- Game cover with a silhouette of Ariya Iwanaga
- Developer: Team Shanghai Alice
- Publisher: Team Shanghai Alice
- Series: Touhou Project
- Platform: Windows
- Release: August 17, 2025
- Genre: Bullet hell
- Mode: Single-player

= Fossilized Wonders =

2025 bullet hell video game

Touhou Kinjoukyou ~ Fossilized Wonders (東方錦上京 ~ Fossilized Wonders.) is a bullet hell video game developed by Team Shanghai Alice. It is the 20th official game and 33rd overall of the Touhou Project series.

It was announced on April 12, 2025; received its demo release on May 5, 2025, at Reitaisai 22; and released on August 17, 2025, at Comiket 106 alongside a Steam release.

== Gameplay ==

Reimu fighting the Stage 1 boss, Ubame Chirizuka

Fossilized Wonders is a vertically scrolling danmaku video game where various enemies fire projectiles the player must dodge and fire bullets back at the enemies with. The game's life system allows multiple hits before a game over, and its Spell Card system has cards releasing powerful attacks limited in quantity. Defeating enemies increases the player's score, where there is an integrated high score system, and can drop power-ups such as extra lives and bombs. At the end of each stage is a boss with significantly more health the player must fight before advancing to the next stage.

Fossilized Wonders introduces a new mechanic to the series, where the playable character combines various different types of Stones that affect their shot type.

== Characters ==

Similar to older entries in the series, only Reimu Hakurei and Marisa Kirisame are playable.
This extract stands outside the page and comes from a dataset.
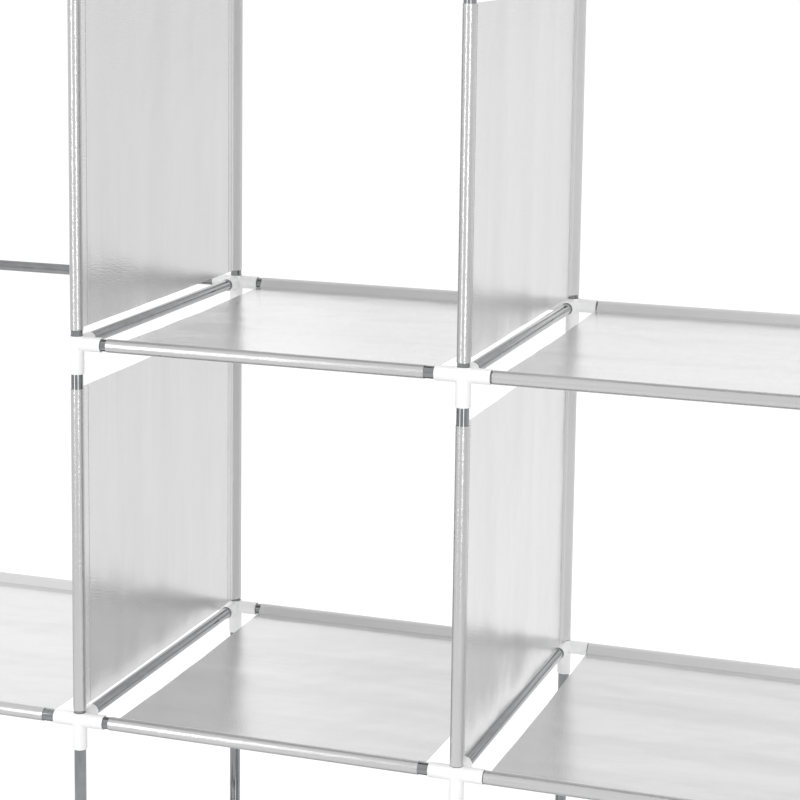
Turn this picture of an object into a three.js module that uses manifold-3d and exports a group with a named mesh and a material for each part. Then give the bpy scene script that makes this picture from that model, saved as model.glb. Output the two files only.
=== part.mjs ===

=== Playable characters ===
- Reimu Hakurei (博麗 霊夢), the miko of the Hakurei Shrine
- Marisa Kirisame (霧雨 魔理沙), a human magician from the Forest of Magic

=== Boss characters ===
- Ubame Chirizuka (塵塚 ウバメ), the stage 1 boss and chief of the Yamanba.
- Chimi Houjuu (封獸 チミ), the stage 2 boss and a Chimi. She shares a surname with Nue Houjuu.
- Nareko Michigami (道神 馴子), the stage 3 boss and a Dousojin.
- Yuiman Asama (ユイマン・浅間), the stage 4 boss.
- Watatsuki no Toyohime (綿月 豊姫), the stage 5 boss and a Lunarian.
- Ariya Iwanaga (磐永 阿梨夜), the stage 6 boss. She is directly based on Iwanaga-hime.
- Nina Watari (渡里 ニナ), the extra stage boss and a shen.

== Development ==
ZUN planned on making Fossilized Wonders a traditional bullet hell shooter, where the only playable characters are Reimu and Marisa.

ZUN has used generative artificial intelligence for varying background elements for Fossilized Wonders, a decision Touhou fans have criticized. ZUN later confirmed the use of AI in Fossilized Wonders, saying that he wanted to "reduce it to nothing more than a tool" and confirming that he used Adobe Firefly. ZUN has also said that generative AI is relevant to the theme of Fossilized Wonders.

== Reception ==
During the "Dengeki Indie Game Awards 2026" held by Dengeki Online, the game was voted as the second best shooting game.